▶ _What to do_:
Give back exactly the lines running from the line that holds "bpy.context.scene.collection.objects.link(empty)" through the line that holds "meridian = makeMeridian(hatShape)", ends included, and no other lines.

▶ _Source excerpt_:
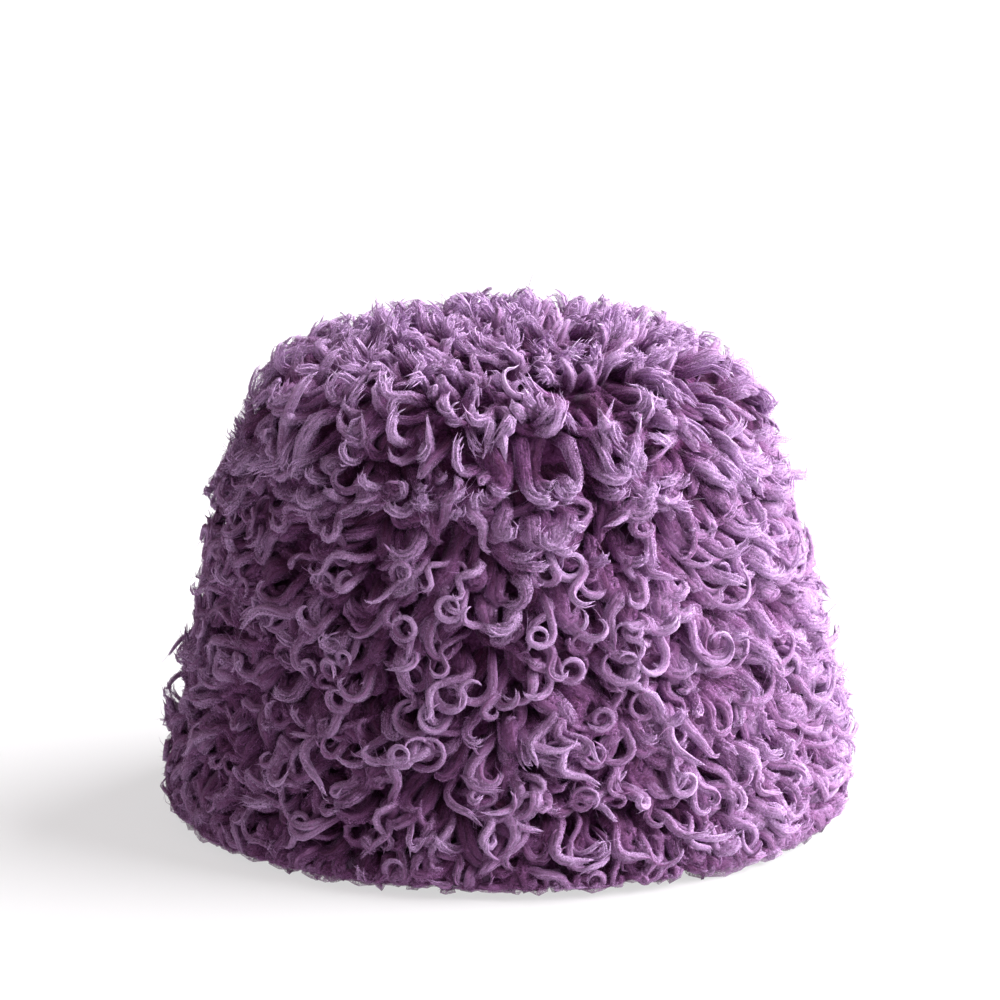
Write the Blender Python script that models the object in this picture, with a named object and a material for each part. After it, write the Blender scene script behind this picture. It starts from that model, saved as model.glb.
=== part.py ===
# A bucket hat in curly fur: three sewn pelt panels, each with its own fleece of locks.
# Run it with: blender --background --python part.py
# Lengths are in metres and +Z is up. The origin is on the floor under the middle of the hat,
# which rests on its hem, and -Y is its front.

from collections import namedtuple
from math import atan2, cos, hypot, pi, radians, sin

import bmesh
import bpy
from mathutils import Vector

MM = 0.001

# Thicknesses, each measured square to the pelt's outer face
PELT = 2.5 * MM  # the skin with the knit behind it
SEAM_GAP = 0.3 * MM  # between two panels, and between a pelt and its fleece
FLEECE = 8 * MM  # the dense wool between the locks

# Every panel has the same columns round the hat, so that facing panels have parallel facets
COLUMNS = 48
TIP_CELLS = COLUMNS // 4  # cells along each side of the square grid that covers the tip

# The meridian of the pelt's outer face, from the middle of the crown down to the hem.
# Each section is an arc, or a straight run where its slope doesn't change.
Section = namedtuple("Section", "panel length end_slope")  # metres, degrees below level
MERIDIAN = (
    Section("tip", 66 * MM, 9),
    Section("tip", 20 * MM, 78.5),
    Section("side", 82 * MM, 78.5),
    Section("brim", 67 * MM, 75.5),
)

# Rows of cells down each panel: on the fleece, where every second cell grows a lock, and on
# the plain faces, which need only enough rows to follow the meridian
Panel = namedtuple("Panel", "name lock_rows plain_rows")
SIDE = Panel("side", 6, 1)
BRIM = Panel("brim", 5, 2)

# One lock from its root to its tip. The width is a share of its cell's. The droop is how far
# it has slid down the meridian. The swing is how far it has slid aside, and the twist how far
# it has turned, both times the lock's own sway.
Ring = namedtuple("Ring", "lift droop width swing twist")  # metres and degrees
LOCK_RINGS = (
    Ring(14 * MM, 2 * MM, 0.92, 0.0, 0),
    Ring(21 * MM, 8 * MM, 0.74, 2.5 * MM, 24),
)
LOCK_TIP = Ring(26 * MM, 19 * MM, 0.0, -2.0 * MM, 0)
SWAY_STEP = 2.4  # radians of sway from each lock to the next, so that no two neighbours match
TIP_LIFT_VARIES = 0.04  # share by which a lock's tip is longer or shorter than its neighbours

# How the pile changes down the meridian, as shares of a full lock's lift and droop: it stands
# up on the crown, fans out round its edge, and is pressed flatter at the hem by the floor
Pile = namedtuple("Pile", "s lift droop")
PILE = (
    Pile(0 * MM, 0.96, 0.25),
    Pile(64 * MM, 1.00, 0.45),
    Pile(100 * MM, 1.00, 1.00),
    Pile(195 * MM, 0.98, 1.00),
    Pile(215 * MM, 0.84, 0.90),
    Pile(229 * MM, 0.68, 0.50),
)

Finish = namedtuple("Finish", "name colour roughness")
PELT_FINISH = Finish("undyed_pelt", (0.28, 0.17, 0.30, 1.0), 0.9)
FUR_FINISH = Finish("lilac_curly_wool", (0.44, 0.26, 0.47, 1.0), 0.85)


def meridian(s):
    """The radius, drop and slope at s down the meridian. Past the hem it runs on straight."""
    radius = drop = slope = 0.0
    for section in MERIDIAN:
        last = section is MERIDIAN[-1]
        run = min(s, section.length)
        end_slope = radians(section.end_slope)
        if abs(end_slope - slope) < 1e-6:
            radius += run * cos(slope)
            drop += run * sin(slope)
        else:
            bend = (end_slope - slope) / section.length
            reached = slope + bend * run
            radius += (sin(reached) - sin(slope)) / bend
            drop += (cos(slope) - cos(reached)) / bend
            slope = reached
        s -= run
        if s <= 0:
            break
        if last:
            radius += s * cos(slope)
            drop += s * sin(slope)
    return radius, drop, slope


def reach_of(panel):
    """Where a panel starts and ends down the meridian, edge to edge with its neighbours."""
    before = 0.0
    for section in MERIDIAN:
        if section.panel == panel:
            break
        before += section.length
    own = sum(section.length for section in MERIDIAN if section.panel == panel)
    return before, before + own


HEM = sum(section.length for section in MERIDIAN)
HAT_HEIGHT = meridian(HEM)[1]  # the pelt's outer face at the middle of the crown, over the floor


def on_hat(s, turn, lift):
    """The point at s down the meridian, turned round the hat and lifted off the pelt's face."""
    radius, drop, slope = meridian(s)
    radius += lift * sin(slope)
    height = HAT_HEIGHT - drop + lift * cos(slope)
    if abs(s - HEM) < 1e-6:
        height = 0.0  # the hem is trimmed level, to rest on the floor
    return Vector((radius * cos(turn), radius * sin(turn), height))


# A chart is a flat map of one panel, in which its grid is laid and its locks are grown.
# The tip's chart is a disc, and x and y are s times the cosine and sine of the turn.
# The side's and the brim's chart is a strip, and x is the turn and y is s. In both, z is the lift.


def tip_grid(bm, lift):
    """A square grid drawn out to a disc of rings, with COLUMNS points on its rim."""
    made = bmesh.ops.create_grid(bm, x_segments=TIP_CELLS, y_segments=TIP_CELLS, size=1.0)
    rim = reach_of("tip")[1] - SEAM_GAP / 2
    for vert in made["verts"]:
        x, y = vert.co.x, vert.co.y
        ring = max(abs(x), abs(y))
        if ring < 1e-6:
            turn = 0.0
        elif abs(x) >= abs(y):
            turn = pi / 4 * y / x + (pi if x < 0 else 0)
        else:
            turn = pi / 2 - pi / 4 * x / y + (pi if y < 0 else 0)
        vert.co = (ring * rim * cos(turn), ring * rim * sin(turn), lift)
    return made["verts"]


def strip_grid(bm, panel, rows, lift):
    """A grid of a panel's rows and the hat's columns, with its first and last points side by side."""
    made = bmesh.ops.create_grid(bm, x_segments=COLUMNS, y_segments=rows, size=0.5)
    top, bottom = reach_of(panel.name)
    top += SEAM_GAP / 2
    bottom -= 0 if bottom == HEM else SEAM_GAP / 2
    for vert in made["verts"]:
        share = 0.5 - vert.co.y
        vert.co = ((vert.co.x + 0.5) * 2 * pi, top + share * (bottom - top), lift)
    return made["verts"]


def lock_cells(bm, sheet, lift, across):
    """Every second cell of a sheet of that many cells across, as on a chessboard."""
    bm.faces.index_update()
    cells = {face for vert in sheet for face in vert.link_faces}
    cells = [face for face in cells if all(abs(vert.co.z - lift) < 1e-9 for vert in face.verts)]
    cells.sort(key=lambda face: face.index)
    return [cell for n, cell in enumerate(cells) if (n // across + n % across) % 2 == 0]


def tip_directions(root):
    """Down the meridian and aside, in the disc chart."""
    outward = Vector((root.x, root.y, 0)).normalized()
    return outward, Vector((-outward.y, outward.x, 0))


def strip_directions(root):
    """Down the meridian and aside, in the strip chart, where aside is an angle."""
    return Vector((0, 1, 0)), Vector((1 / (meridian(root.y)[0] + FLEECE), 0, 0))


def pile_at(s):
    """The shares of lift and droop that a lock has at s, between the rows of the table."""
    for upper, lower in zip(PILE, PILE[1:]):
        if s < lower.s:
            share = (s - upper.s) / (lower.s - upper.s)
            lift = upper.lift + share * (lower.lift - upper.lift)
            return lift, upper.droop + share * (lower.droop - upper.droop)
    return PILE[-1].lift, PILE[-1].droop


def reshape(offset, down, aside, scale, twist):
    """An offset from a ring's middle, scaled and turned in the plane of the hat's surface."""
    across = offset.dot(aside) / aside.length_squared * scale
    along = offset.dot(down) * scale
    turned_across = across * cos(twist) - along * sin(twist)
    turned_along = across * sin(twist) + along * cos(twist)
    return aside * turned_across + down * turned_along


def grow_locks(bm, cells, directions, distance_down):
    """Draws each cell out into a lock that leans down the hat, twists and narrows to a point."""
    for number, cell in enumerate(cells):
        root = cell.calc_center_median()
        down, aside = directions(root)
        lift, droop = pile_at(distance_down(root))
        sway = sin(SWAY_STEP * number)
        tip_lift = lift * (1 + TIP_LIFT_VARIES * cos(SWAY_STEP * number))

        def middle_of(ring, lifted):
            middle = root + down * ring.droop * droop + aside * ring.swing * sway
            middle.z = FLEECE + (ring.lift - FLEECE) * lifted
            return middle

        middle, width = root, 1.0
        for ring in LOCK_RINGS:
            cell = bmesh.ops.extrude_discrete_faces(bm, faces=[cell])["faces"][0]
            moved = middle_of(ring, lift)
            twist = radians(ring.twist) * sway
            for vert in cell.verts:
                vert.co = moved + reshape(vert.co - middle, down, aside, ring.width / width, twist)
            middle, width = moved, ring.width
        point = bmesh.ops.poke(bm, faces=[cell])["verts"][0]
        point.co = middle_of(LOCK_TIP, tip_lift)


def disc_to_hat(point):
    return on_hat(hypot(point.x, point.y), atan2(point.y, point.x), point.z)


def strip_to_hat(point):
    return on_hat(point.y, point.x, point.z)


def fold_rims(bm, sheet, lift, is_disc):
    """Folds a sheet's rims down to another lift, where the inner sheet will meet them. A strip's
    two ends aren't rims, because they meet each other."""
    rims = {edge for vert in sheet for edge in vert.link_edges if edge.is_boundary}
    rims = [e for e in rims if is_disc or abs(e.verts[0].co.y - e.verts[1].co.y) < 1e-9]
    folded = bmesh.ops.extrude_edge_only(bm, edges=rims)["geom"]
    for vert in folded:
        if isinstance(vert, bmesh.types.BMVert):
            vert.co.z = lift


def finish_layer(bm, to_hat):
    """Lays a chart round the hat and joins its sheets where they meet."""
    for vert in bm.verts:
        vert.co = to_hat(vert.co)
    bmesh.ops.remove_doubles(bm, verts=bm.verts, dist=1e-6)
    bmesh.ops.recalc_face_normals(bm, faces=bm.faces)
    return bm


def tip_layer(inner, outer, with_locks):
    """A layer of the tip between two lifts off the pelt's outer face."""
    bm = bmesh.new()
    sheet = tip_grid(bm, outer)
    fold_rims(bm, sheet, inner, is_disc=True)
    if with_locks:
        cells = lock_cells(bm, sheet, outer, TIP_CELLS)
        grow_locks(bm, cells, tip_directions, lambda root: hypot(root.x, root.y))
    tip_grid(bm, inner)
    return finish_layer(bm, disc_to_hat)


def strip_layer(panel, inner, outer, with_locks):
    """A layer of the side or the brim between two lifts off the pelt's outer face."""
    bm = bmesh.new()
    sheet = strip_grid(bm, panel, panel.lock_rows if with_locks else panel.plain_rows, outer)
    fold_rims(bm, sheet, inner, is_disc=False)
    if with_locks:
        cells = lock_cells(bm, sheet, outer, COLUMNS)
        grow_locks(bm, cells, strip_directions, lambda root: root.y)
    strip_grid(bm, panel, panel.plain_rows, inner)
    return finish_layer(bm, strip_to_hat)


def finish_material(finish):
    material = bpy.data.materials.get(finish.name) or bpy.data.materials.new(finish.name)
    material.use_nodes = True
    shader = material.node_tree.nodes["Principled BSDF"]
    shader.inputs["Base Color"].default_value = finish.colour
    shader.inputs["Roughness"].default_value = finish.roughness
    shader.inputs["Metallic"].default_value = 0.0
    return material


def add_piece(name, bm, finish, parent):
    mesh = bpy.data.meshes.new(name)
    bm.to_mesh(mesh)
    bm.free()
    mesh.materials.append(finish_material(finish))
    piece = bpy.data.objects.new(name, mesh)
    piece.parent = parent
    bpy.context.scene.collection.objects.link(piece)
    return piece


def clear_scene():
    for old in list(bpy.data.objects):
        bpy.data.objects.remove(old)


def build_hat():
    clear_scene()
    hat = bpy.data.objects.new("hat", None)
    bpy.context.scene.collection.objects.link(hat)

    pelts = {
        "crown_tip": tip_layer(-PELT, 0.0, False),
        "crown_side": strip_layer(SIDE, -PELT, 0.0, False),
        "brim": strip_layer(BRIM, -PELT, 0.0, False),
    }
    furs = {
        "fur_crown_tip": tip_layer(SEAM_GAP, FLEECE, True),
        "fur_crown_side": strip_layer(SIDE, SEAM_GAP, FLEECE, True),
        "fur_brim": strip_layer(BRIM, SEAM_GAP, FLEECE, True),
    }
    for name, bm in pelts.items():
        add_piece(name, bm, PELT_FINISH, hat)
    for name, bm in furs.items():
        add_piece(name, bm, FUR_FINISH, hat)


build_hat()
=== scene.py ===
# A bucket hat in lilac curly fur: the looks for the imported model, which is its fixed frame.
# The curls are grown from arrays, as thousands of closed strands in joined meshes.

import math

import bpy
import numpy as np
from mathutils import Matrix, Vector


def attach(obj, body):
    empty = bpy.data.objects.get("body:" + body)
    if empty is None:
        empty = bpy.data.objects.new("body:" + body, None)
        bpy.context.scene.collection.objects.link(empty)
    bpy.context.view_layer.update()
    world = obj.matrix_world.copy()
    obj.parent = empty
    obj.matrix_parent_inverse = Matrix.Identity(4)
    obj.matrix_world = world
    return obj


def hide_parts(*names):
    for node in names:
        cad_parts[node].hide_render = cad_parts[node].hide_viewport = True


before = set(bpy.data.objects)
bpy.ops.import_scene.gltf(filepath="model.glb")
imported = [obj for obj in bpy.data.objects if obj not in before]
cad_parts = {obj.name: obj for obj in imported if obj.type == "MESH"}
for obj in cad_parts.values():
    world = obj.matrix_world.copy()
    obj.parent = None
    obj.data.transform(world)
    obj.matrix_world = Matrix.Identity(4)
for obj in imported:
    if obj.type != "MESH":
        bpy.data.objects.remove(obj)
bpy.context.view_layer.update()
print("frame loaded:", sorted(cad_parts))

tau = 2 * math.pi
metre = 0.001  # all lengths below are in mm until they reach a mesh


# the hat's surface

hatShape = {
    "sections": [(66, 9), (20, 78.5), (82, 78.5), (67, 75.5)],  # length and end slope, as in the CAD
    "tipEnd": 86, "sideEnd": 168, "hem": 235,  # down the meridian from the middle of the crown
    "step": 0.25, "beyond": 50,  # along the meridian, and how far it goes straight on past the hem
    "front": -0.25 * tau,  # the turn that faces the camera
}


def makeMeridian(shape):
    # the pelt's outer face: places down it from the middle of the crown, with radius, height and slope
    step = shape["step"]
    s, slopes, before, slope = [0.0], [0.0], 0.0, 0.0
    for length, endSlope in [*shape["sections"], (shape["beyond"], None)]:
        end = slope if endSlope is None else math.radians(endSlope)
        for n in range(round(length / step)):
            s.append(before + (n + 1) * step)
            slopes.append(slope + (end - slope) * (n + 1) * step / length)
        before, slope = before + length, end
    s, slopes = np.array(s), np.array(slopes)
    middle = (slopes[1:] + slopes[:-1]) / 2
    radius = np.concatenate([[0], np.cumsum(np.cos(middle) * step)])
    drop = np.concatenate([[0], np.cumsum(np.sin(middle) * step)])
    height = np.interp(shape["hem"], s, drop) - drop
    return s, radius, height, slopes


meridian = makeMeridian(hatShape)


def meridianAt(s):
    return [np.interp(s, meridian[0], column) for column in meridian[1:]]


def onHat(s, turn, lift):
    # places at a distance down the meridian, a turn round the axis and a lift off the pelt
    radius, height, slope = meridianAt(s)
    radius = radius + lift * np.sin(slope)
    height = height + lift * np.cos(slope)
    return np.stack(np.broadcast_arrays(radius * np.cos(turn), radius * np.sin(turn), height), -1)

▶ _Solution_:
        bpy.context.scene.collection.objects.link(empty)
    bpy.context.view_layer.update()
    world = obj.matrix_world.copy()
    obj.parent = empty
    obj.matrix_parent_inverse = Matrix.Identity(4)
    obj.matrix_world = world
    return obj


def hide_parts(*names):
    for node in names:
        cad_parts[node].hide_render = cad_parts[node].hide_viewport = True


before = set(bpy.data.objects)
bpy.ops.import_scene.gltf(filepath="model.glb")
imported = [obj for obj in bpy.data.objects if obj not in before]
cad_parts = {obj.name: obj for obj in imported if obj.type == "MESH"}
for obj in cad_parts.values():
    world = obj.matrix_world.copy()
    obj.parent = None
    obj.data.transform(world)
    obj.matrix_world = Matrix.Identity(4)
for obj in imported:
    if obj.type != "MESH":
        bpy.data.objects.remove(obj)
bpy.context.view_layer.update()
print("frame loaded:", sorted(cad_parts))

tau = 2 * math.pi
metre = 0.001  # all lengths below are in mm until they reach a mesh


# the hat's surface

hatShape = {
    "sections": [(66, 9), (20, 78.5), (82, 78.5), (67, 75.5)],  # length and end slope, as in the CAD
    "tipEnd": 86, "sideEnd": 168, "hem": 235,  # down the meridian from the middle of the crown
    "step": 0.25, "beyond": 50,  # along the meridian, and how far it goes straight on past the hem
    "front": -0.25 * tau,  # the turn that faces the camera
}


def makeMeridian(shape):
    # the pelt's outer face: places down it from the middle of the crown, with radius, height and slope
    step = shape["step"]
    s, slopes, before, slope = [0.0], [0.0], 0.0, 0.0
    for length, endSlope in [*shape["sections"], (shape["beyond"], None)]:
        end = slope if endSlope is None else math.radians(endSlope)
        for n in range(round(length / step)):
            s.append(before + (n + 1) * step)
            slopes.append(slope + (end - slope) * (n + 1) * step / length)
        before, slope = before + length, end
    s, slopes = np.array(s), np.array(slopes)
    middle = (slopes[1:] + slopes[:-1]) / 2
    radius = np.concatenate([[0], np.cumsum(np.cos(middle) * step)])
    drop = np.concatenate([[0], np.cumsum(np.sin(middle) * step)])
    height = np.interp(shape["hem"], s, drop) - drop
    return s, radius, height, slopes


meridian = makeMeridian(hatShape)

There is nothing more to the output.